Posted by Mary Wimberley on 2009-03-31
During a week in March, homes were repaired, hearts mended and eyes opened, thanks to the efforts of Samford University students who spent their spring break on mission trips.
"It opened my eyes to a lot of new things," said Lauren Gossett of her trip to New Orleans, La., where she said her most meaningful experiences were visiting a nursing home and AIDS clinic. "It was nice to connect to the people there on a personal level."
She and 12 other Samford students also worked with the youth department at a predominately black Baptist Church, and helped a church family with a home sheetrock project. The Word Players drama team performed Bible-based skits for various audiences.
Gossett was struck by the gratitude expressed by the homeowners. "It was really touching," said Gossett, who also appreciated the enthusiasm she felt during a worship service at Franklin Avenue Baptist Church.
"If that is what heaven is going to be like, I am excited," said Gossett, a junior sociology major from Fredericksburg, Va.
Traveling and serving together gave the New Orleans team members new appreciation for each other.
"Seeing their passion for the Lord really impressed me," Gossett said of her cohorts. "I loved Word Players and their performances. They really do have a special gift in how they share the message."
Lyord Watson, 2001 Samford graduate who is now enrolled in Samford's Beeson Divinity School, was team leader.
While Watson's team worked the Big Easy, other Samford groups went east to South Carolina and north to New York City.

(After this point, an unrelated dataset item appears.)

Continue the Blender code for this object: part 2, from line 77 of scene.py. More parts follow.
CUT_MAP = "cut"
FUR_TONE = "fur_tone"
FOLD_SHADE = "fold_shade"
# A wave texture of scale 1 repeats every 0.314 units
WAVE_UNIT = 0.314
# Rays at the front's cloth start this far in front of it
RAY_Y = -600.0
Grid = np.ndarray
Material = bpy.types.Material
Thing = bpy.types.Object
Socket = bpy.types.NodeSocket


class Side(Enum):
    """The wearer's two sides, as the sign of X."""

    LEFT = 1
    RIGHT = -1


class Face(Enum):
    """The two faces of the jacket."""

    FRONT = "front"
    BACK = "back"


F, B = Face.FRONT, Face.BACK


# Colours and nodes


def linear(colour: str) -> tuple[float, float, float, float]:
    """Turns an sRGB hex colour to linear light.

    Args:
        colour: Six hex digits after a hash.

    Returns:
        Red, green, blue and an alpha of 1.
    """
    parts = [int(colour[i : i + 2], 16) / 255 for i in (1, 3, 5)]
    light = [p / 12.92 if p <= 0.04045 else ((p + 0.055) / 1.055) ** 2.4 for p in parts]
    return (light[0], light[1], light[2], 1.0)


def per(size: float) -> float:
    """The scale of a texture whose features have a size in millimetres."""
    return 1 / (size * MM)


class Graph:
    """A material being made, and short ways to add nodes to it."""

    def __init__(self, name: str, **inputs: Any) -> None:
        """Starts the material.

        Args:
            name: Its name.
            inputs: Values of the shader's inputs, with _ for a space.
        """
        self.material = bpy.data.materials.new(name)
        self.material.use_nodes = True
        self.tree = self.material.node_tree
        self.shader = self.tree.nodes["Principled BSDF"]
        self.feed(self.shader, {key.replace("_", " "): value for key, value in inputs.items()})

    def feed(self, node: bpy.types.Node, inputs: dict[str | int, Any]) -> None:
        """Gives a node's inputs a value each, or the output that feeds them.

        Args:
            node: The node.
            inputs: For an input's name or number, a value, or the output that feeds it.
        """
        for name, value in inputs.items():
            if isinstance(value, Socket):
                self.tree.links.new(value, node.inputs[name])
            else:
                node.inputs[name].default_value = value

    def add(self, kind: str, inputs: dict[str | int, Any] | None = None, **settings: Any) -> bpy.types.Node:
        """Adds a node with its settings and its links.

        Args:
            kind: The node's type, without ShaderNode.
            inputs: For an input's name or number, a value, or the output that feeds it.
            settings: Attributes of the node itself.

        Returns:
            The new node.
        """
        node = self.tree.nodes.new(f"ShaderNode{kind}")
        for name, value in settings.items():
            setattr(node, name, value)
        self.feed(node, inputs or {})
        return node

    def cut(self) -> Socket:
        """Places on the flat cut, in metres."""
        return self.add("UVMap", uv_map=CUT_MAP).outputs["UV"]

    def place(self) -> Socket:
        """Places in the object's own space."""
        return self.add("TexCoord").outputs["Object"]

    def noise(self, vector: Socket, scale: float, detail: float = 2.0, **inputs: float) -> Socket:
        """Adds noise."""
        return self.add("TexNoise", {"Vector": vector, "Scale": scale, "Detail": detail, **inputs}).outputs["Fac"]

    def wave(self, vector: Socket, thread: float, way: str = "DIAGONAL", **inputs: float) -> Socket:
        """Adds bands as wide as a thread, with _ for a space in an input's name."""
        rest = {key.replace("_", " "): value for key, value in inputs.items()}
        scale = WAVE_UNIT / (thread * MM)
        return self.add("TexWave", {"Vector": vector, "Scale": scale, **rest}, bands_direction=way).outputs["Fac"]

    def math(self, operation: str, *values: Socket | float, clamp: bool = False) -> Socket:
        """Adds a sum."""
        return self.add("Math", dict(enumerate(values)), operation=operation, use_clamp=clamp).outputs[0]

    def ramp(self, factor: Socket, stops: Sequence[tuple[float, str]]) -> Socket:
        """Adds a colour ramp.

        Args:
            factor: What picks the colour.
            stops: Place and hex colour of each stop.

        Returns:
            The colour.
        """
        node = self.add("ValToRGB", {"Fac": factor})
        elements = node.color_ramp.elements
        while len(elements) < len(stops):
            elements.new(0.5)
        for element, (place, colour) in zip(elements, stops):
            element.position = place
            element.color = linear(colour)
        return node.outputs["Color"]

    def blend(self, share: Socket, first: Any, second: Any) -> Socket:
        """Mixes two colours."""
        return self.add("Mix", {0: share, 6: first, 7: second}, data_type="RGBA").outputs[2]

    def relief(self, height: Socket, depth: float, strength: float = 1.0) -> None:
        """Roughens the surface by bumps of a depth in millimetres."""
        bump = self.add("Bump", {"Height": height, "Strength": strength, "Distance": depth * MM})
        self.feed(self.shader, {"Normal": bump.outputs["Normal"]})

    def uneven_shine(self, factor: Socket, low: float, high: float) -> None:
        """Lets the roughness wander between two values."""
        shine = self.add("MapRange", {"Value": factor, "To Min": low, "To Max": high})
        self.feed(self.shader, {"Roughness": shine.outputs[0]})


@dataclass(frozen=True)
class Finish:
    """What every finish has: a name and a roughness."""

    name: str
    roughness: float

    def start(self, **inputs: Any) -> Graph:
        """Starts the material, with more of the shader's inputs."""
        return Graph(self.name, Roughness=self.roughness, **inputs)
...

Nine students worked with Go Forth Alliance ministry in the Big Apple and Brooklyn Tabernacle, an inner city church.
Building on relationships made during prior spring break trips, the group led by senior management major Landon Eckhardt engaged in street evangelism, adult tutoring, prayer meetings and other ministries.
"God really opened my eyes to see how big He is," said Meagan Sloan, a junior sports medicine major from Oneonta, Ala. "I was amazed to see the Christian ministries already taking place in New York City."
In South Carolina, the 32-member Samford Ministries Choir performed at East Cooper Baptist Church in Charleston and at a retirement community in Laurens. In Spartanburg, they helped clean and make repairs at First Baptist Church.
According to trip leader Stephen Moss, a highlight was the day spent at Spartanburg's Miracle Hill Rescue Mission, where they visited with clients and assisted with meals and other projects. That night, the choir treated the mission's clients to a full concert..
"It was a truly worshipful experience, and we as a choir were moved just as much as those attending," said Moss, a junior journalism and mass communication major from Panama City, Fla.
Choir members commented on how the performance caused them to really think about the words in the songs, said Moss.
"It was so encouraging to us to see the feedback from the mission's clients."